--- Begin ---

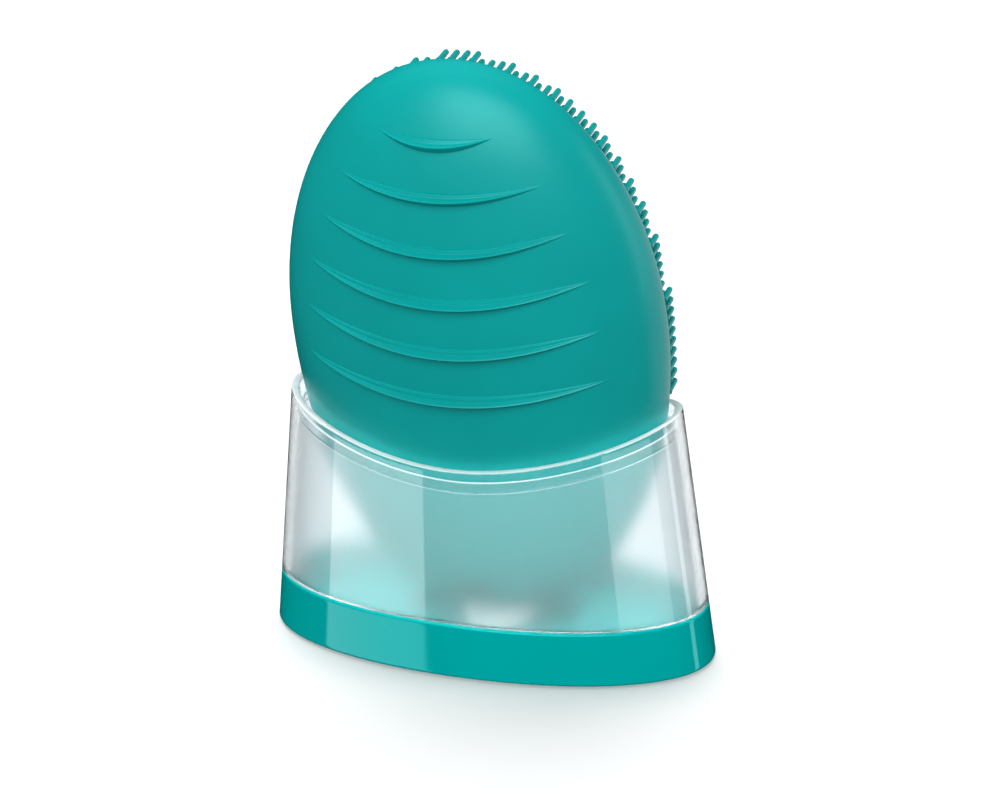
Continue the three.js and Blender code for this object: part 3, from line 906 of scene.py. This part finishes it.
def grey_rubber():
    return mottled(
        "grey_rubber", (0.24, 0.27, 0.27), (0.30, 0.33, 0.33), (0.7, 0.85), 80, 1800, 0.03 * MM,
    )


def white_silicone():
    return mottled(
        "white_silicone", (0.76, 0.79, 0.79), (0.84, 0.86, 0.86), (0.5, 0.6), 80, 2400, 0.006 * MM,
    )


def white_casing():
    return mottled(
        "white_casing", (0.72, 0.74, 0.72), (0.80, 0.82, 0.80), (0.42, 0.55), 40, 2200, 0.012 * MM,
    )


def black_rubber():
    return mottled(
        "black_rubber", (0.014, 0.014, 0.016), (0.026, 0.026, 0.028), (0.6, 0.75), 90, 1700, 0.01 * MM,
    )


def black_plastic():
    return mottled(
        "black_plastic", (0.012, 0.013, 0.015), (0.02, 0.021, 0.023), (0.3, 0.42), 90, 2400, 0.006 * MM,
    )


def clear_plastic():
    return mottled(
        "clear_plastic", (0.86, 0.9, 0.9), (0.92, 0.95, 0.95), (0.05, 0.12), 90, 1500, 0.002 * MM,
        Transmission_Weight=0.85,
    )


def board_green():
    """Solder mask over faint copper tracks."""
    material, tree, shader = new_material("board_green")
    tracks = object_cells(tree, 320, "MANHATTAN")
    tint(tree, shader, tracks, (0.010, 0.115, 0.036), (0.018, 0.18, 0.056), 0.45, 0.55)
    gloss(tree, shader, object_noise(tree, 900), 0.28, 0.4)
    relief(tree, shader, tracks, 0.02 * MM, 0.4)
    return material


def battery_foil():
    """Laminated pouch foil, slightly crumpled. It is painted darker in the low places of its creases: painted
    shade.
    """
    material, tree, shader = new_material("battery_foil", Metallic=0.85)
    creases_and_shade = object_noise(tree, 220, 6.0)
    # Painted shade: darker where the creases sink.
    tint(tree, shader, creases_and_shade, (0.42, 0.44, 0.47), (0.56, 0.58, 0.61))
    gloss(tree, shader, object_noise(tree, 1200), 0.28, 0.45)
    relief(tree, shader, creases_and_shade, 0.15 * MM)
    return material


def black_foam():
    """Open-cell foam, painted darker at the middles of its cells, where the relief sinks into pits: painted shade.
    """
    material, tree, shader = new_material("black_foam")
    cells = object_cells(tree, 1600)
    # Painted shade: the pits at the cells' middles are darker.
    tint(tree, shader, cells, (0.015, 0.016, 0.018), (0.07, 0.074, 0.08), 0.1, 0.6)
    gloss(tree, shader, object_noise(tree, 500), 0.85, 0.98)
    relief(tree, shader, cells, 0.2 * MM)
    return material


def drawn_metal(name, dark, light, rough):
    """Metal with fine lines round or along it."""
    material, tree, shader = new_material(name, Metallic=1.0)
    lines = object_noise(tree, 500, 4.0, (1, 12, 12))
    tint(tree, shader, lines, dark, light)
    gloss(tree, shader, lines, *rough)
    relief(tree, shader, lines, 0.004 * MM)
    return material


def steel():
    return drawn_metal("steel", (0.42, 0.43, 0.44), (0.6, 0.61, 0.62), (0.22, 0.38))


def brass_weight():
    return drawn_metal("brass_weight", (0.38, 0.24, 0.08), (0.5, 0.33, 0.13), (0.25, 0.4))


def wire(name, dark, light):
    return mottled(name, dark, light, (0.32, 0.45), 300, 1500, 0.004 * MM)


def wire_red():
    return wire("wire_red", (0.36, 0.014, 0.009), (0.47, 0.024, 0.016))


def wire_black():
    return wire("wire_black", (0.008, 0.008, 0.009), (0.017, 0.017, 0.019))


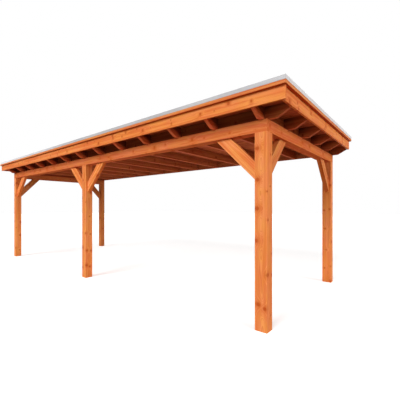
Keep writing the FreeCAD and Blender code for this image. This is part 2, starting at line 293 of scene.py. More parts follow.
knots_tree, b, into, out = new_group(
    "Branch knots",
    [("Place", VECTOR, None), ("Share", NUMBER, 0.6), ("Size", NUMBER, 1.0)],
    [("Knot", NUMBER), ("Halo", NUMBER), ("Push", NUMBER)],
)
axes = b.node("ShaderNodeSeparateXYZ", {"Vector": into["Place"]}).outputs
angle = b.math("ARCTAN2", axes["Y"], axes["X"])
radius = b.hypot(axes["X"], axes["Y"])
turn = b.math("MULTIPLY", angle, BRANCHES_PER_TURN / math.tau)
rise = b.math("DIVIDE", axes["Z"], WHORL_GAP)
spread = b.node("ShaderNodeCombineXYZ", {"X": turn, "Y": rise}).outputs[0]
cells = b.node("ShaderNodeTexVoronoi", {"Vector": spread, "Scale": 1.0, "Randomness": SCATTER},
               voronoi_dimensions="2D")
middle = b.node("ShaderNodeSeparateXYZ", {"Vector": cells.outputs["Position"]}).outputs
lot = b.node("ShaderNodeSeparateColor", {"Color": cells.outputs["Color"]}).outputs
across = b.math("MULTIPLY", b.math("SUBTRACT", turn, middle["X"]), math.tau / BRANCHES_PER_TURN)
across = b.math("MULTIPLY", across, radius)
along = b.math("MULTIPLY", b.math("SUBTRACT", rise, middle["Y"]), WHORL_GAP)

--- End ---

• [Instructions for the task]:
Write out the entries above word for word.

• [Expected output]:
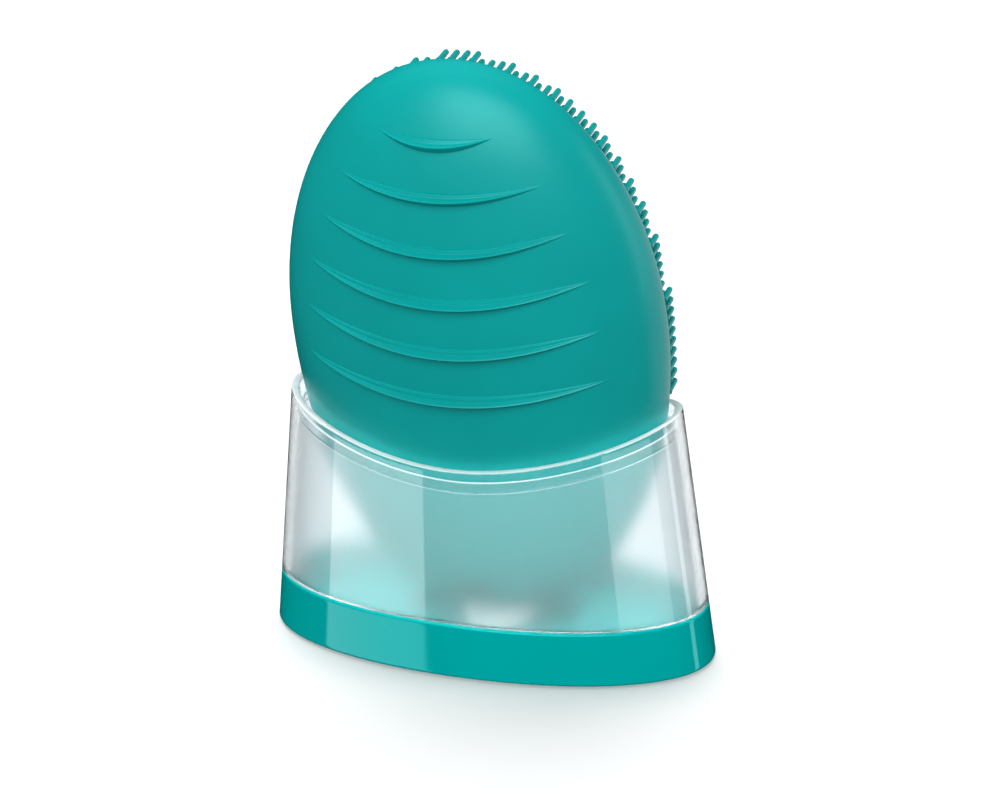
Continue the three.js and Blender code for this object: part 3, from line 906 of scene.py. This part finishes it.
def grey_rubber():
    return mottled(
        "grey_rubber", (0.24, 0.27, 0.27), (0.30, 0.33, 0.33), (0.7, 0.85), 80, 1800, 0.03 * MM,
    )


def white_silicone():
    return mottled(
        "white_silicone", (0.76, 0.79, 0.79), (0.84, 0.86, 0.86), (0.5, 0.6), 80, 2400, 0.006 * MM,
    )


def white_casing():
    return mottled(
        "white_casing", (0.72, 0.74, 0.72), (0.80, 0.82, 0.80), (0.42, 0.55), 40, 2200, 0.012 * MM,
    )


def black_rubber():
    return mottled(
        "black_rubber", (0.014, 0.014, 0.016), (0.026, 0.026, 0.028), (0.6, 0.75), 90, 1700, 0.01 * MM,
    )


def black_plastic():
    return mottled(
        "black_plastic", (0.012, 0.013, 0.015), (0.02, 0.021, 0.023), (0.3, 0.42), 90, 2400, 0.006 * MM,
    )


def clear_plastic():
    return mottled(
        "clear_plastic", (0.86, 0.9, 0.9), (0.92, 0.95, 0.95), (0.05, 0.12), 90, 1500, 0.002 * MM,
        Transmission_Weight=0.85,
    )


def board_green():
    """Solder mask over faint copper tracks."""
    material, tree, shader = new_material("board_green")
    tracks = object_cells(tree, 320, "MANHATTAN")
    tint(tree, shader, tracks, (0.010, 0.115, 0.036), (0.018, 0.18, 0.056), 0.45, 0.55)
    gloss(tree, shader, object_noise(tree, 900), 0.28, 0.4)
    relief(tree, shader, tracks, 0.02 * MM, 0.4)
    return material


def battery_foil():
    """Laminated pouch foil, slightly crumpled. It is painted darker in the low places of its creases: painted
    shade.
    """
    material, tree, shader = new_material("battery_foil", Metallic=0.85)
    creases_and_shade = object_noise(tree, 220, 6.0)
    # Painted shade: darker where the creases sink.
    tint(tree, shader, creases_and_shade, (0.42, 0.44, 0.47), (0.56, 0.58, 0.61))
    gloss(tree, shader, object_noise(tree, 1200), 0.28, 0.45)
    relief(tree, shader, creases_and_shade, 0.15 * MM)
    return material


def black_foam():
    """Open-cell foam, painted darker at the middles of its cells, where the relief sinks into pits: painted shade.
    """
    material, tree, shader = new_material("black_foam")
    cells = object_cells(tree, 1600)
    # Painted shade: the pits at the cells' middles are darker.
    tint(tree, shader, cells, (0.015, 0.016, 0.018), (0.07, 0.074, 0.08), 0.1, 0.6)
    gloss(tree, shader, object_noise(tree, 500), 0.85, 0.98)
    relief(tree, shader, cells, 0.2 * MM)
    return material


def drawn_metal(name, dark, light, rough):
    """Metal with fine lines round or along it."""
    material, tree, shader = new_material(name, Metallic=1.0)
    lines = object_noise(tree, 500, 4.0, (1, 12, 12))
    tint(tree, shader, lines, dark, light)
    gloss(tree, shader, lines, *rough)
    relief(tree, shader, lines, 0.004 * MM)
    return material


def steel():
    return drawn_metal("steel", (0.42, 0.43, 0.44), (0.6, 0.61, 0.62), (0.22, 0.38))


def brass_weight():
    return drawn_metal("brass_weight", (0.38, 0.24, 0.08), (0.5, 0.33, 0.13), (0.25, 0.4))


def wire(name, dark, light):
    return mottled(name, dark, light, (0.32, 0.45), 300, 1500, 0.004 * MM)


def wire_red():
    return wire("wire_red", (0.36, 0.014, 0.009), (0.47, 0.024, 0.016))


def wire_black():
    return wire("wire_black", (0.008, 0.008, 0.009), (0.017, 0.017, 0.019))


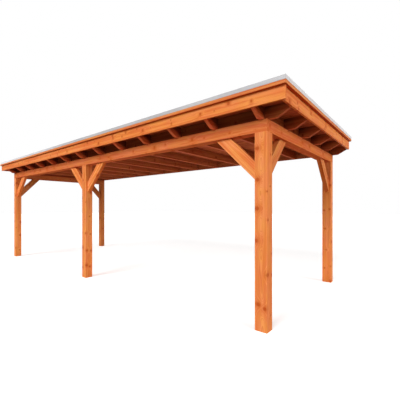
Keep writing the FreeCAD and Blender code for this image. This is part 2, starting at line 293 of scene.py. More parts follow.
knots_tree, b, into, out = new_group(
    "Branch knots",
    [("Place", VECTOR, None), ("Share", NUMBER, 0.6), ("Size", NUMBER, 1.0)],
    [("Knot", NUMBER), ("Halo", NUMBER), ("Push", NUMBER)],
)
axes = b.node("ShaderNodeSeparateXYZ", {"Vector": into["Place"]}).outputs
angle = b.math("ARCTAN2", axes["Y"], axes["X"])
radius = b.hypot(axes["X"], axes["Y"])
turn = b.math("MULTIPLY", angle, BRANCHES_PER_TURN / math.tau)
rise = b.math("DIVIDE", axes["Z"], WHORL_GAP)
spread = b.node("ShaderNodeCombineXYZ", {"X": turn, "Y": rise}).outputs[0]
cells = b.node("ShaderNodeTexVoronoi", {"Vector": spread, "Scale": 1.0, "Randomness": SCATTER},
               voronoi_dimensions="2D")
middle = b.node("ShaderNodeSeparateXYZ", {"Vector": cells.outputs["Position"]}).outputs
lot = b.node("ShaderNodeSeparateColor", {"Color": cells.outputs["Color"]}).outputs
across = b.math("MULTIPLY", b.math("SUBTRACT", turn, middle["X"]), math.tau / BRANCHES_PER_TURN)
across = b.math("MULTIPLY", across, radius)
along = b.math("MULTIPLY", b.math("SUBTRACT", rise, middle["Y"]), WHORL_GAP)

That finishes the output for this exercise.